I swear by these mechanical/drafting pencils. Buy one, and you will too.
  I first bought one of..., January 11, 2012
By stu...
I first bought one of these over 3 decades ago, and it has been the standard against which I have measured all other 0.5mm clutch-advance pencils. Plenty of other pencils have come and gone on my desk, but I still have a P205.

The P205 is a very good general-purpose pencil, plus I found it worked perfectly for drafting when I used to do that. It seems to fit in my hand really well, doesn't have a lot of extra bits and gizmos to get in the way, is _very_ durable, and it makes it easy to see the tip on the paper if you're drawing.
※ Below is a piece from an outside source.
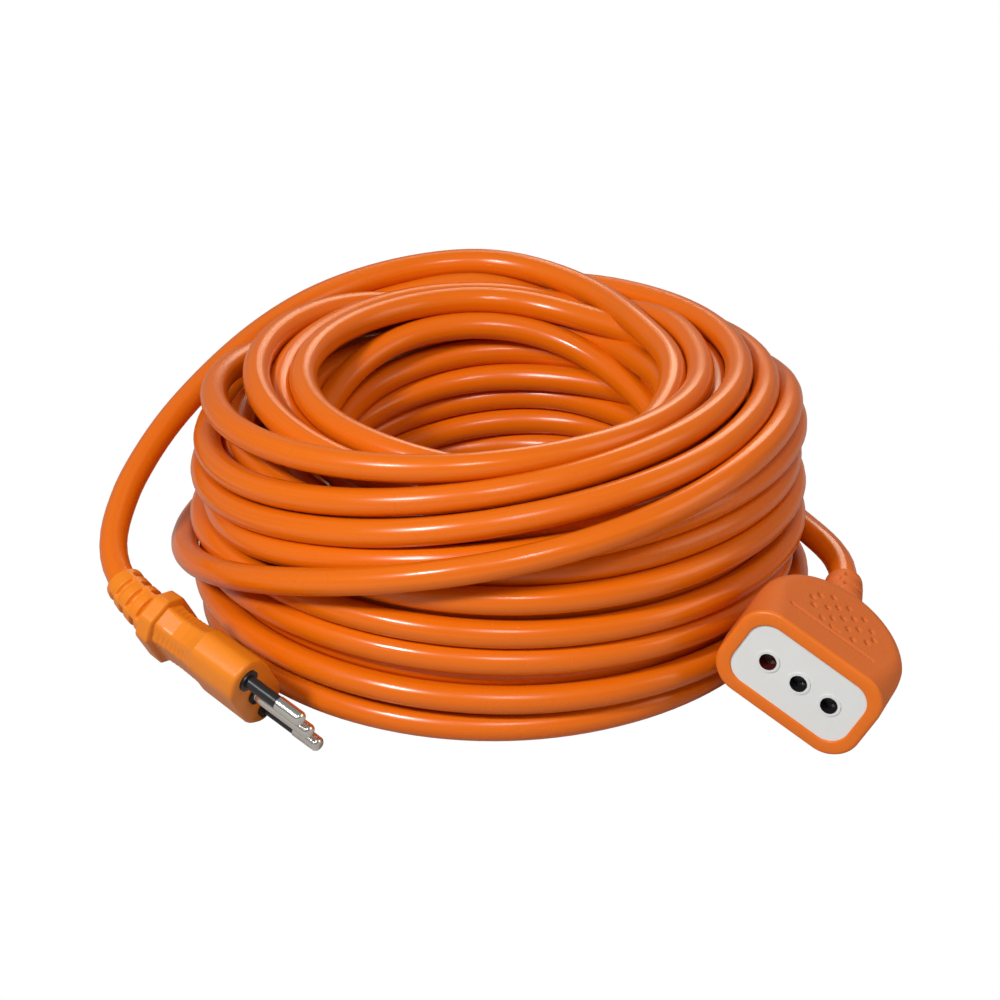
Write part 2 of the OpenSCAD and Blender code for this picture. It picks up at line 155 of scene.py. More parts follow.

The only thing I'd say it isn't good for is putting in a pocket. It's long and pointy, and will put holes in your pockets or even you if you're not careful. (About the only pencil even less suited for a pocket is the Pentel PG5.) Yes, it has a clip, but I regard it as solely useful to keep the pencil from rolling off of a table or desk. I don't normally carry a pencil in my pocket, so I don't have any trouble with the P205 in this regard.

The P207 0.7mm and P209 0.9mm pencils are also very good, but I just prefer 0.5mm.

  I have been using this..., January 10, 2012
By achuie
I have been using this pencil every day for about three months (I didn't get it from JetPens), and I am confident in saying this is the best cheap mechanical pencil I have used so far.

The plastic body is very sturdy; it feels high quality and has a very comfortable diameter. The ribs effectively provide sufficient grip. The metal tip screws onto metal threads on the mechanism inside the body, so there is no need to worry about metal-on-plastic durability. The action feel nice; I would describe it as having a soft, defined click and very little play in the button. It dispenses a very small amount of lead with each click, which I like. The clip can be moved, or removed, but I find it generally stays in its place.

All told, I couldn't ask for a better no-nonsense pencil.